Traders can’t get enough of biotech shares, whose advance this week has made them the top performers among U.S. equities in June.
Up almost 7 percent in three days, the iShares Nasdaq Biotechnology exchange-traded fund has been the site of frenzied options trading, with more than 41,000 contracts changing hands on Tuesday alone. Almost three calls have traded for every put that bets on a decline. A ratio that lopsided was last seen in July 2005, data compiled by Bloomberg show.
Call volume on the $8.6 billion fund was three times the 20-day average on 10:30 a.m. Wednesday.
Clinical breakthroughs and easing political pressure fuel investor appetite for biotech stocks that plunged the most in the S&P 500 Index last year amid concern over industry regulation and drug pricing.
After threatening to give government more negotiating power over drug costs and accusing manufacturers of “getting away with murder,” President Donald Trump is expected to settle for an executive order that will be “constructive” and supported by the industry, according to Goldman Sachs Group Inc. health-care analysts.
Hopes are also high that deal activity will also pick up after a few small and midcap firms including Clovis Oncology Inc. released promising data on new therapies. More transactions could help biotech giants such as Gilead Sciences Inc. boost growth at a time when sales are slowing.
It’s not just biotech shares that are rallying. Health-care stocks in general have been the best performers this quarter. A 6.7 percent rally has taken away most of their valuation discount to the S&P 500 Index The stocks trade at an average 16.4 times projected 12-month earnings, compared with 17.7 for the benchmark, the narrowest discount in more than 10 months.
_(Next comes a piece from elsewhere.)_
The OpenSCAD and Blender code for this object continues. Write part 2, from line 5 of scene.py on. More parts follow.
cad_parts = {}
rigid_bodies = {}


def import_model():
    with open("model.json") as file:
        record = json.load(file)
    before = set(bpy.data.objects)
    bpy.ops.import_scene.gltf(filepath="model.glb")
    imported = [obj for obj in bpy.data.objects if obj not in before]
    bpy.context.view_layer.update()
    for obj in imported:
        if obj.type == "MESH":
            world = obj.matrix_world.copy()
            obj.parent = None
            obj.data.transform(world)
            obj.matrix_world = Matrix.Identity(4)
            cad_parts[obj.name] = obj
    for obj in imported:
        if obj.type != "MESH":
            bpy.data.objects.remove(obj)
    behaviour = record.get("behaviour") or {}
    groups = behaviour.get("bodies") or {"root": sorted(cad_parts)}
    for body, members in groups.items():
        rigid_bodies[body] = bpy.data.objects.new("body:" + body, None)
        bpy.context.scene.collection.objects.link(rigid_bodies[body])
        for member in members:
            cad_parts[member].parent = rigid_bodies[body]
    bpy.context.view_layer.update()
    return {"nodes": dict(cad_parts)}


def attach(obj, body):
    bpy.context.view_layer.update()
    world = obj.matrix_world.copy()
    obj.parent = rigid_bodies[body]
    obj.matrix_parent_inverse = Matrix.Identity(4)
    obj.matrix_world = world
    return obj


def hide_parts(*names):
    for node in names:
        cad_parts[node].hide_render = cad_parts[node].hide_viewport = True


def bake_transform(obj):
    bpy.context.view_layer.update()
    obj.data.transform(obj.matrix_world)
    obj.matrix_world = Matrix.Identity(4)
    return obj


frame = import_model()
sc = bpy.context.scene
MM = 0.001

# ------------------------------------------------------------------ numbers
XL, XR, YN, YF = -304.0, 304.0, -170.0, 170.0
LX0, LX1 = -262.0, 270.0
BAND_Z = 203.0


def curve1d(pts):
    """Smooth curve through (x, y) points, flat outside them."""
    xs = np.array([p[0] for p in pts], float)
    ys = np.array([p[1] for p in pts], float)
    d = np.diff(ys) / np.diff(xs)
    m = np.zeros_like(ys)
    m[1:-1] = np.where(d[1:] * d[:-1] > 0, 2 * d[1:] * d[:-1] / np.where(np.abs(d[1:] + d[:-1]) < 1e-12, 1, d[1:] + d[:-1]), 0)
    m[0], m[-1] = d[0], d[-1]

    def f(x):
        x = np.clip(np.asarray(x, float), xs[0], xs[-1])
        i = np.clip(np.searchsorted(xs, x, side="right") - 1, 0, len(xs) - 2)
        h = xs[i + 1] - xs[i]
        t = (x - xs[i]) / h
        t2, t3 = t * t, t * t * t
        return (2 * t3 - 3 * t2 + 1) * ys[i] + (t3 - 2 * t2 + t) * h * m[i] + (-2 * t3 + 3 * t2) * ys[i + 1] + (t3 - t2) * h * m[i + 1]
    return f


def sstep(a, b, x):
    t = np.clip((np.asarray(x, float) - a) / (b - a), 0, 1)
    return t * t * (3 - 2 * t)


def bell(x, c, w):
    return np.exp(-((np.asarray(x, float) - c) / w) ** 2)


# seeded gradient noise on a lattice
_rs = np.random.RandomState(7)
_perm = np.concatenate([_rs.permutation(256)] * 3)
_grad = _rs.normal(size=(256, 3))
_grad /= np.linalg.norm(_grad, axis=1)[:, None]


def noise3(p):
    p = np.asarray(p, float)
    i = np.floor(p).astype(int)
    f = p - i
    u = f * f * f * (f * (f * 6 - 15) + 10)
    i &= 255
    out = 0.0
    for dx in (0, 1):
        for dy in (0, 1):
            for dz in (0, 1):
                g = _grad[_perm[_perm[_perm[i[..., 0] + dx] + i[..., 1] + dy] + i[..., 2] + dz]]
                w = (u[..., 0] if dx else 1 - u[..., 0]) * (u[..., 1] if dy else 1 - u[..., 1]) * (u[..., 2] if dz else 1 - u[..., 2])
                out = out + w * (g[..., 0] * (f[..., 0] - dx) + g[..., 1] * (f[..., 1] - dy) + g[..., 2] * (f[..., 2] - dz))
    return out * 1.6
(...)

And the sector may have more room to run, according to Miller Tabak & Co. equity strategist Matt Maley. As investors rotate out of technology stocks, they’re continuing to turn more defensive areas, including health care and utilities, he said.
“As things get a little expensive, it’s usually more nerve-wrecking for investors when it’s growth stocks getting expensive than defensive stocks,” Maley said by phone. “There is a potential for a further advance in biotech and health-care stocks in general.”